A $99 Woolworth's phonograph equipped with "hi-fi" plastic
speakers sat on the bleachers and cranked out the latest hits.
There were a few people I knew in the crowd, but mostly there
were very large-looking 8th graders, most of whom couldn't
stand the sight of me (or any 7th grader, for that matter).
Jodi Samuelson was nowhere to be seen. Somehow, I knew I was in
for a swell time.

Arlin swung into action immediately. He was on the dance floor
almost before he had taken his coat off. I thought back to the
advice my parents had given me: "If you don't feel like dancing
right away, just sit on the sidelines and listen to the music
until you're in the mood to dance."

I was sitting there, minding my own business and waiting for a
dancing mood to strike, when three or four of the meanest-looking
eighth graders spotted me.
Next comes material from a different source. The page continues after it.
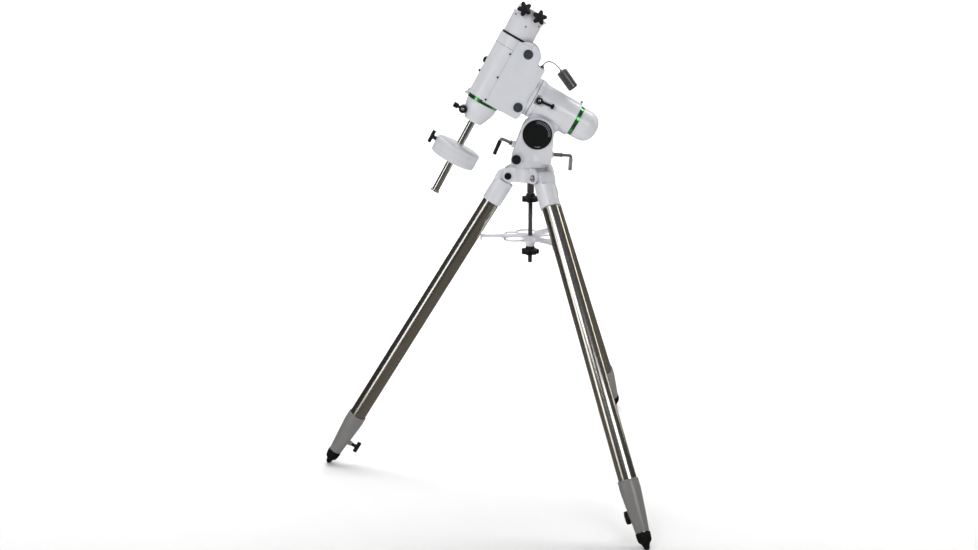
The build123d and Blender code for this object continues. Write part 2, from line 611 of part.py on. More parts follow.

They knew I was unaware of the
unwritten rules of junior-high dances, one of which is: "No one shall
be required to dance if he doesn't want to, unless he's a short kid
with glasses from another school, in which case he will dance or
risk being beaten to a pulp."

They closed in on me. "Why aren't you dancing?" They knew full
well why. It was because I was chicken.

"I don't feel like it yet," I said. Then, much to my surprise, they
walked away.

I was a little relieved for a while, but then a song called "Dizzy" by
Tommy Roe came creaking out of the plastic speakers.

I hated that song anyway, but I was soon to hate it even more,
because I was confronted by a girl named Brenda, an eighth grader
who I knew despised my guts even more than most of the guys did.

She fixed me with a look of disgust and said, "You wanna dance?"
I knew she'd been put up to it by the four nice fellas I'd talked to
earlier -- so I said, "No, thanks."

I was instantly grabbed from behind by six or eight hands. "Oh, yes
you will," they shouted, and then they dragged me, kicking and
screaming, onto the dance floor. Tommy Roe sang, "I'm so dizzy,
my head is spinning..."

They dropped me in the middle of the gym floor. I could see the
dull colors of the Christmas light on the ceiling, and I could feel
hundreds of eyes boring through me as they wondered why "the
little Blakesley kid" was sitting on the floor in the middle of a dance.

At that point I figured it was either "dance or die," so I looked
around for Brenda. I didn't see her, and my battle plan instantly
changed to "head for the bathroom."

I emerged from the bathroom a few minutes later and hung around
the punch bowl for the rest of the evening. It's a good thing it
wasn't spiked, or I'd have been a basket case.

From time to time I would sneak a peek though the gym door
windows. I could see my friend Arlin in there, having the time of his life.

Jodi Samuelson spent the entire evening dancing with Howard Tait.

Now, a few years down the road, I love to dance. I guess it's
just one of those childhood things you grow out of.